By Tin-chee Lo
“The Word became flesh and made his dwelling among us. We have seen his glory, the glory of the One and Only, who came from the Father, full of grace and truth” (John 1:14). Such a unique claim moved the English poet Edward Shillito (1871-1948) to write:
The other gods were strong; but Thou wast weak;
They rode, but Thou didst stumble to a throne;
But to our wounds only God’s wounds can speak,
And not a god has wounds, but Thou alone.
Unthinkable, surely. The essence of the Gospel can be summarized as: A baby who was born to a virgin in a first century Middle Eastern hick town was God incarnate, and that in His human nature he lived, suffered and died. To this historic event, the 19th century pastor Charles Spurgeon put it like this:
Infinite and yet an infant.
Eternal and yet born of a woman.
Almighty, and yet nursing at a woman’s breast.
Supporting a universe, and yet needing to be carried in a mother’s arms.
Heir of all things, and yet the carpenter’s despised son.

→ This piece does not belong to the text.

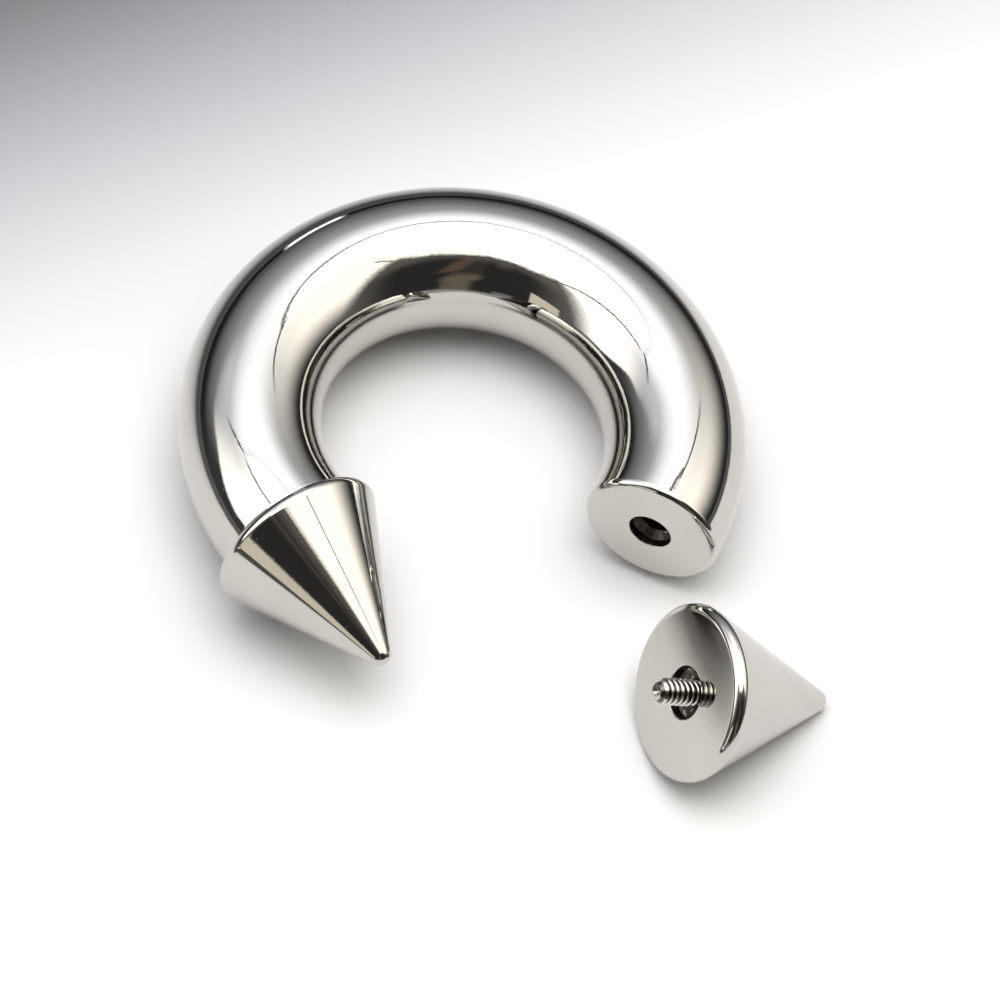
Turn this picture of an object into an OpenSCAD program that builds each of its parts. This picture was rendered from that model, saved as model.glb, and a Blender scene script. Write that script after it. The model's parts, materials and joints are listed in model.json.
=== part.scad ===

God the Son had always existed, in eternity, with the Father and the Spirit, in exquisite and joyful unity. One of the church fathers, Athanasius, wrote in the third century:
…He entered the world in a new way, stooping to our level in His love and Self-revealing to us… He, the Mighty One, the Maker of all, He Himself made this body in the virgin as a temple for Himself…Thus, taking a body like our own, because all our bodies were liable to the corruption of death, He surrendered His body to death [in our place], and offered it to the Father. This He did out of sheer love for us, so that in His death all might die, and the law of death thereby be abolished because, having fulfilled in His body that for which it was appointed, [death] was thereafter voided of its power for men.
And yet, one of those Apollo astronauts, James Irwin, said this:
The entire space achievement is put in proper perspective when one realizes that God walking on the earth is more important than man walking on the moon.